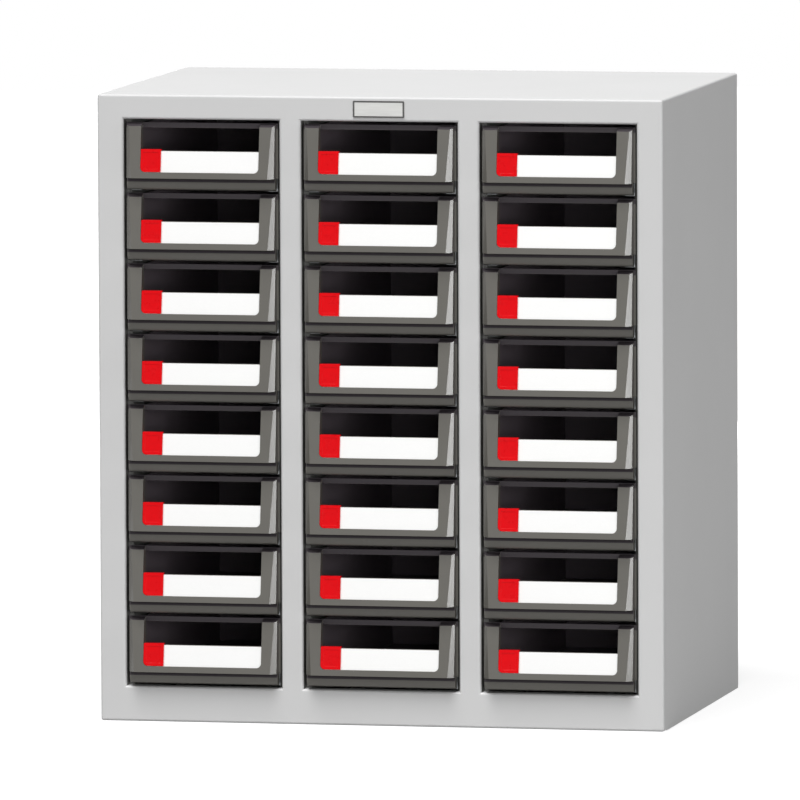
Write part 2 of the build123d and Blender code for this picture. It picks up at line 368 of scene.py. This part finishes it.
def card_stock():
    """Uncoated white card: matt, with a faint fibre."""
    material, tree, place = new_material("card_stock_white")
    fibre = pattern(tree, place, CARD_FIBRE, detail=4.0, stretch=(0.5, 1.0, 1.0))
    surface(tree, fibre, shades(finish().card, 0.985), fibre, roughness=(0.82, 0.9),
            plain={"IOR": 1.45}, relief=(0.15, 0.03 * MM))
    return material


def clip_plastic():
    """Polished polystyrene clip: strong red with a glossy face."""
    return red_polystyrene("polystyrene_red_gloss", finish().clip, roughness=(0.26, 0.34))


def clip_panel_plastic():
    """The clip's sunk panel, matt from an etched mould: a deeper red."""
    return red_polystyrene("polystyrene_red_etched", finish().clip_panel, roughness=(0.5, 0.6))


def red_polystyrene(name, tint, roughness):
    """Polystyrene of a red, with a roughness range."""
    material, tree, place = new_material(name)
    ripple = pattern(tree, place, CLIP_RIPPLE)
    surface(tree, ripple, shades(tint, 0.93), ripple, roughness,
            plain={"IOR": 1.49, "Specular IOR Level": 0.2}, relief=(0.2, 0.05 * MM))
    return material


def galvanised():
    """Hot-dip galvanised sheet: grey zinc with a crystal spangle."""
    material, tree, place = new_material("galvanised_steel")
    crystal = add(tree, "ShaderNodeTexVoronoi", {},
                  {"Vector": place, "Scale": 1.0 / finish().zinc_spangle}).outputs["Color"]
    tone = add(tree, "ShaderNodeRGBToBW", {}, {"Color": crystal}).outputs[0]
    surface(tree, tone, shades(finish().zinc, 0.85, 1.1), tone, roughness=(0.34, 0.5),
            plain={"Metallic": 1.0})
    return material


def drawn_aluminium():
    """Plain aluminium rivet heads: bright, with fine turning marks."""
    material, tree, place = new_material("aluminium_drawn")
    mark = pattern(tree, place, TURNING_MARK, stretch=(1.0, 1.0, 3.0))
    surface(tree, mark, shades(finish().aluminium, 0.92), mark, roughness=(0.3, 0.42),
            plain={"Metallic": 1.0})
    return material


def brushed_plate():
    """Brushed aluminium face of the nameplate: fine lines along its length."""
    material, tree, place = new_material("aluminium_brushed")
    line = pattern(tree, place, BRUSH_LINE, stretch=(0.03, 1.0, 1.0))
    surface(tree, line, shades(finish().plate_face, 0.92), line, roughness=(0.32, 0.45),
            plain={"Metallic": 1.0}, relief=(0.3, 0.02 * MM))
    return material


def rim_enamel():
    """Dark baked enamel round the nameplate: smooth and half gloss."""
    material, tree, place = new_material("enamel_dark_grey")
    peel = pattern(tree, place, ENAMEL_PEEL)
    surface(tree, peel, shades(finish().plate_rim, 0.95, 1.05), peel, roughness=(0.3, 0.38),
            plain={"IOR": 1.5})
    return material


def dress(piece, *materials):
    """Gives a new piece its materials, in the order of its faces' material numbers."""
    for material in materials:
        piece.data.materials.append(material)


def dress_node(node_name, material):
    """Puts a material in every slot of a CAD node."""
    for slot in frame["nodes"][node_name].material_slots:
        slot.material = material


# Meshes

def joined_mesh(node_name):
    """The CAD node's shape as a bmesh with joined vertices and whole flat faces."""
    bm = bmesh.new()
    bm.from_mesh(frame["nodes"][node_name].data)
    bmesh.ops.remove_doubles(bm, verts=bm.verts, dist=JOIN_DISTANCE)
    bmesh.ops.dissolve_limit(bm, angle_limit=math.radians(FLAT_ANGLE), verts=bm.verts,
                             edges=bm.edges, use_dissolve_boundaries=False)
    return bm


def new_piece(name, bm):
    """An object at the origin that holds the bmesh, smooth up to its creases."""
    mesh = bpy.data.meshes.new(name)
    bm.to_mesh(mesh)
    bm.free()
    if "custom_normal" in mesh.attributes:
        mesh.attributes.remove(mesh.attributes["custom_normal"])
    mesh.shade_smooth()
    mesh.set_sharp_from_angle(angle=math.radians(SMOOTH_ANGLE))
    piece = bpy.data.objects.new(name, mesh)
    bpy.context.scene.collection.objects.link(piece)
    return piece


def seat(piece, node_name):
    """The piece stands for the node, on the node's body, and the node is hidden."""
    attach(piece, frame["nodes"][node_name]["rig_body"])
    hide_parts(node_name)


def weigh_normals(piece):
    """Keeps the large faces flat where they run into a bend."""
    modifier = piece.modifiers.new("flat_faces", "WEIGHTED_NORMAL")
    modifier.keep_sharp = True


def islands(bm):
    """The separate shells of a bmesh, each a list of its vertices."""
    left = set(bm.verts)
    found = []
    while left:
        seed = left.pop()
        island, frontier = [seed], [seed]
        while frontier:
            vert = frontier.pop()
            near = {e.other_vert(vert) for e in vert.link_edges} & left
            left -= near
            island += near
            frontier += near
        found.append(island)
    return found


def keep_island(bm, widest):
    """Keeps only the widest or the narrowest shell, measured along X."""
    shells = sorted(islands(bm), key=lambda verts: max(v.co.x for v in verts)
                    - min(v.co.x for v in verts))
    kept = set(shells[-1] if widest else shells[0])
    bmesh.ops.delete(bm, geom=[v for v in bm.verts if v not in kept], context="VERTS")


def round_edges(bm, edges, radius):
    """Rounds edges with a small bevel."""
    bmesh.ops.bevel(bm, geom=edges, offset=radius, offset_type="OFFSET", affect="EDGES",
                    segments=EDGE_SEGMENTS, profile=0.5, material=-1, clamp_overlap=True)


def creased(edge):
    """True where two faces meet at a clear angle."""
    return edge.is_manifold and edge.calc_face_angle() > math.radians(EDGE_ANGLE)


# Operators

class CABINET_OT_sheet_steel(bpy.types.Operator):
    """Coats the folded sheet-steel pieces"""

    bl_idname = "cabinet.sheet_steel"
    bl_label = "Sheet steel"

    def execute(self, context):
        coat, shaded_coat = powder_coat(), painted_shade_coat()
        for name in OUTER_STEEL + INNER_STEEL:
            bm = joined_mesh(name)
            number_returns(bm)
            piece = new_piece("steel_" + name, bm)
            weigh_normals(piece)
            # Painted shade: the inner steel takes the darker coat all over, the outer steel only
            # on its folds
            dress(piece, *((shaded_coat, shaded_coat) if name in INNER_STEEL else (coat, shaded_coat)))
            seat(piece, name)
        return {"FINISHED"}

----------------

## Aim:
Transcribe, word for word, every line from the line with "hide_parts(node_name)" to the line with "modifier.keep_sharp = True", inclusive, and output nothing else.

## Exercise response:
    hide_parts(node_name)


def weigh_normals(piece):
    """Keeps the large faces flat where they run into a bend."""
    modifier = piece.modifiers.new("flat_faces", "WEIGHTED_NORMAL")
    modifier.keep_sharp = True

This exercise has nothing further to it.